Harto Juwono mengatakan bahwa Grondkaart dan Rigtingskaart adalah bukti tanah milik negara atau yang diperoleh melalui negara dan dikuasai BUMN. Keduanya menjadi sarana yuridis historis formal untuk menjadi dasar administrasi bagi sertifikasi aset pemegang yang dirujuk dalam grondkaart.
Apa itu Grondkaart?
Grondkaart adalah kartu tanah/kartu ukur tanah/peta tanah yang menjadi petunjuk bahwa tanah atau lahan tersebut ada yang memiliki. Pada zaman dulu, tanah atau lahan yang dibestemmingkan (diperuntukkan) untuk kepentingan negara akan diberikan Grondkaart.
Penjelasan tentang Grondkaart pernah disampaikan Tenaga Ahli Menteri Agraria dan Tata Ruang/Kepala Badan Pertanahan Nasional, Dr. Iing R. Sodikin Arifin, dalam diskusi bertajuk “Keabsahan Grondkaart di Mata Hukum“, Kamis, 6 Desember 2018 di Hotel Borobudur, Jakarta.

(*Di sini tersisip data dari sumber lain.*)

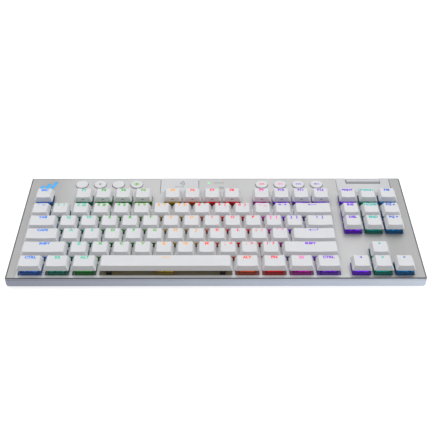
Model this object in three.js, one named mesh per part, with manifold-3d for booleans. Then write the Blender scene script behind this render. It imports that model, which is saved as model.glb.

Dalam forum itu, Dr. Iing R. Sodikin Arifin menyebut, seiring dengan ditandatanganinya Konferensi Meja Bundar (KMB) pada 27 Desember 1949 yang intinya mengakui Kedaulatan Republik Indonesia, pemerintah Kolonial Belanda menyerahkan semua aset pemerintah kepada pemerintah Republik Indonesia yang berdaulat baik dalam bentuk tanah atau/dan bangunan.
Salah satu yang diserahkan adalah aset milik eks Kereta Api Belanda yang dikuasai oleh pemerintah (Staatspoorwegen/SS), dan sekarang diwarisi oleh PT Kereta Api Indonesia (Persero). Salah satu dasar hukumnya adalah Pengumuman Menteri Perhubungan, Tenaga Kerja, dan Pekerjaan Umum Indonesia No. 2 Tahun 1950 yang menyebutkan mengalihkan semua aset itu kepada DKA RI.
Dengan demikian terhitung sejak 6 Januari 1950 semua aset SS berada di bawah kewenangan dan kepemilikan Djawatan Kereta Api (DKA) Republik Indonesia, yang sekarang dikelola oleh KAI.
Selain bertujuan memberikan pemahaman yang komprehensif kepada para pemangku kepentingan mengenai sejarah kepemilikan aset tanah, aspek legalitas, tata kelola pemanfaatan, dan dokumentasi aset, seminar ini juga upaya PT KAI untuk menjaga dan mengamankan aset yang mereka miliki.